I also couldn’t get comfortable with the gunshot-like sounds of beech nuts like these slamming into logs, roofs, and rocks:

I was very familiar with hearing acorns drop but these tree nuts are like three times the size, creating some loud bangs.  On the trail as I heard them drop through leaves I felt like I should be shouting “Incoming!” and covering my head!

Ah, but there were a few positive differences from the north, like wild raspberries growing next to the trail!  Delicious!

Hot rollercoaster

As the mercury soared past 90’degrees I was tasked with taking on “The Rollercoaster” on Day 92,  So named because of its twists, turns and dips, I found this 15 mile stretch to be grueling and exhausting.  But for some reason this stretch of trail started as sand- something I’ve never seen on mountain trails.

And my head music during this up and down journey?  Why of course it was Love Rollercoaster by the Red Hot Chili Peppers.  (Yes I know it’s a cover of the original by Ohio Players, but I’m a huge RHCP fan.)

Meanwhile the heat just continued to be wicked.  I would have melted under my Maine mop.  Thankfully I’d gotten my hair cut during my home stop in – here’s my neater look:

At some point during the day I also passed this sign – letting me know how many miles I had left.  Pretty cool!

That night I tried to settle into sleep in my hammock, but outside it was absolute cacophony in the blazing 83 degree heat.  Cicadas and sun crickets still buzzing, planes flying over, and I’m sweating with just a shirt and shorts on.   Definitely.  Not.  Maine.

Easy walking …. To the sky

Day 93 brought some MUCH easier terrain into the searing heat- and that made all the difference.  Sky Meadows Park was a particularly nice venue, a flower filled meadow on top of a 3000 foot peak:

And they felt compelled to rate the trails through their park.  It was here that I discovered that this Appalachian Trail I’d been trudging through was actually EASY, a green trail!  But woe to those who dare to trek the black diamond North Ridge Trail!!

Rattlesnake encounter!

Most of you know that I feared seeing rattlesnakes on my trek north.  I’ve never seen one outside a zoo.

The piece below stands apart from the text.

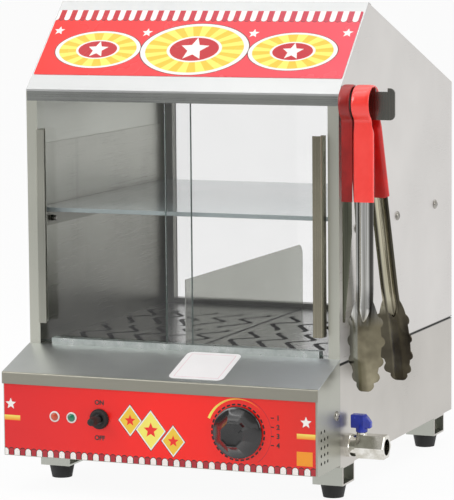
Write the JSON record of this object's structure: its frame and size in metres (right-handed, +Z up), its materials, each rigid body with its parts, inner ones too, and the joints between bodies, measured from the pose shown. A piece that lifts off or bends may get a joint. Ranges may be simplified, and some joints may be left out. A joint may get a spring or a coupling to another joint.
{
  "type": "hot dog steamer",
  "caption": "Counter-top hot dog steamer: gabled stainless cabinet with sliding glass doors, shelf, perforated steam trays over a water pan, control console, drain valve and hanging tongs.",
  "frame": {"origin": "on the floor under the middle of the whole object, consoles, hook and valve included", "axes": "+Z up, -Y towards the front with the console and doors, +X towards the wall with the drain valve and the tong hook"},
  "size_m": [0.461, 0.531, 0.5706],
  "materials": {
    "brushed_stainless": "brushed",
    "bright_stainless": "polished",
    "chromed_brass": "polished",
    "aluminium_strip": "satin",
    "zinc_steel": "satin",
    "clear_glass": "clear",
    "shelf_glass": "clear",
    "black_rubber": "matte",
    "red_vinyl": "gloss",
    "printed_film_red": "satin",
    "label_white": "satin",
    "black_plastic": "satin",
    "blue_plastic": "satin",
    "lamp_amber": "gloss",
    "lamp_green": "gloss",
    "nylon": "satin",
    "element_sheath": "satin",
    "copper": "satin"
  },
  "bodies": {
    "cabinet": {"base_shell": "brushed_stainless", "water_pan": "brushed_stainless", "heating_element": "element_sheath", "element_nuts": "chromed_brass", "foot_brackets": "brushed_stainless", "rubber_feet": "black_rubber", "foot_bolts": "zinc_steel", "side_panel_left": "brushed_stainless", "side_panel_right": "brushed_stainless", "inner_liners": "brushed_stainless", "roof_front_panel": "brushed_stainless", "roof_rear_panel": "brushed_stainless", "sign_overlay": "printed_film_red", "header_rail": "brushed_stainless", "front_sill": "brushed_stainless", "rear_panel": "brushed_stainless", "rear_window_frame": "brushed_stainless", "rear_glass": "clear_glass", "door_track": "aluminium_strip", "shelf_brackets": "brushed_stainless", "dome_screws": "zinc_steel", "shelf_nuts": "zinc_steel", "centre_rail": "brushed_stainless", "console_body": "brushed_stainless", "console_top": "brushed_stainless", "console_label": "label_white", "control_overlay": "printed_film_red", "thermostat_body": "black_plastic", "thermostat_bulb": "copper", "pilot_lamp_amber": "lamp_amber", "pilot_lamp_green": "lamp_green", "switch_body": "black_plastic", "switch_collar": "black_rubber", "cable_gland": "nylon", "drain_pipe": "brushed_stainless", "drain_fitting": "chromed_brass", "valve_body": "chromed_brass", "tong_hook": "brushed_stainless"},
    "left_door": {"door_glass_left": "clear_glass", "door_handle_left": "brushed_stainless"},
    "right_door": {"door_glass_right": "clear_glass", "door_handle_right": "brushed_stainless"},
    "shelf": {"glass_shelf": "shelf_glass"},
    "left_tray": {"steam_tray_left": "brushed_stainless"},
    "right_tray": {"steam_tray_right": "brushed_stainless"},
    "divider": {"divider": "brushed_stainless"},
    "knob": {"thermostat_knob": "black_plastic", "thermostat_shaft": "zinc_steel"},
    "switch_lever": {"switch_lever": "black_rubber"},
    "drain_valve": {"valve_ball": "chromed_brass", "valve_stem": "chromed_brass", "valve_handle": "blue_plastic"},
    "outer_tongs": {"outer_tongs_front_arm": "bright_stainless", "outer_tongs_front_sleeve": "red_vinyl"},
    "outer_tongs_rear": {"outer_tongs_rear_arm": "bright_stainless", "outer_tongs_rear_sleeve": "red_vinyl"},
    "inner_tongs": {"inner_tongs_front_arm": "bright_stainless", "inner_tongs_front_sleeve": "red_vinyl"},
    "inner_tongs_rear": {"inner_tongs_rear_arm": "bright_stainless", "inner_tongs_rear_sleeve": "red_vinyl"}
  },
  "joints": [
    {"name": "left_door_slide", "type": "slide", "parent": "cabinet", "child": "left_door", "axis": [1, 0, 0], "range_m": [0, 0.149]},
    {"name": "right_door_slide", "type": "slide", "parent": "cabinet", "child": "right_door", "axis": [1, 0, 0], "range_m": [-0.149, 0]},
    {"name": "shelf_lift", "type": "slide", "parent": "cabinet", "child": "shelf", "axis": [0, 0, 1], "range_m": [0, 0.06]},
    {"name": "left_tray_lift", "type": "slide", "parent": "cabinet", "child": "left_tray", "axis": [0, 0, 1], "range_m": [0, 0.03]},
    {"name": "right_tray_lift", "type": "slide", "parent": "cabinet", "child": "right_tray", "axis": [0, 0, 1], "range_m": [0, 0.03]},
    {"name": "divider_lift", "type": "slide", "parent": "cabinet", "child": "divider", "axis": [0, 0, 1], "range_m": [0, 0.05]},
    {"name": "knob_turn", "type": "hinge", "parent": "cabinet", "child": "knob", "pos_m": [0.07, -0.23845, 0.088], "axis": [0, 1, 0], "range_deg": [-120, 90]},
    {"name": "switch_toggle", "type": "hinge", "parent": "cabinet", "child": "switch_lever", "pos_m": [-0.1033, -0.23995, 0.0931], "axis": [1, 0, 0], "range_deg": [-10, 10]},
    {"name": "drain_valve_turn", "type": "hinge", "parent": "cabinet", "child": "drain_valve", "pos_m": [0.1832, -0.13755, 0.062], "axis": [0, 0, 1], "range_deg": [0, 90]},
    {"name": "outer_tongs_swing", "type": "hinge", "parent": "cabinet", "child": "outer_tongs", "pos_m": [0.1952, -0.15555, 0.4766], "axis": [1, 0, 0], "range_deg": [-12, 9]},
    {"name": "outer_tongs_squeeze", "type": "hinge", "parent": "outer_tongs", "child": "outer_tongs_rear", "pos_m": [0.1952, -0.15555, 0.4593], "axis": [-1, 0, 0], "range_deg": [0, 16], "stiffness_Nm_per_rad": 0.8},
    {"name": "inner_tongs_swing", "type": "hinge", "parent": "cabinet", "child": "inner_tongs", "pos_m": [0.1756, -0.15555, 0.4766], "axis": [1, 0, 0], "range_deg": [-12, 9]},
    {"name": "inner_tongs_squeeze", "type": "hinge", "parent": "inner_tongs", "child": "inner_tongs_rear", "pos_m": [0.1756, -0.15555, 0.4593], "axis": [-1, 0, 0], "range_deg": [0, 8], "stiffness_Nm_per_rad": 0.5}
  ]
}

The VA snake talk started with a couple of NOBO hikers I met at a stream.  They said they were happy to be departing the area because there’s “too many rattlesnakes”.  They claimed to have seen five “lying right across the trail”. One hiker actually stepped on one, but avoided a bite because “the snakes missed”.  I was not encouraged by this dialogue- I’d gone rattlesnake-less through the loaded states of Pennsylvania and New Jersey and felt pretty good.  

The next day a NOBO hiker asked if I was stopping at the next shelter.  I was, for lunch.  He told me to be careful, because a Copperhead was living under the shelter.   I never saw it, but that afternoon my MMM (Most Memorable Moment) of Day 93 would be my encounter with this reptile:

He was no bigger than a pineapple (minus the green stem) and sitting in the exact middle of the trail getting some sun. I was very happy that he wasn’t a reptile of the long serpentine type!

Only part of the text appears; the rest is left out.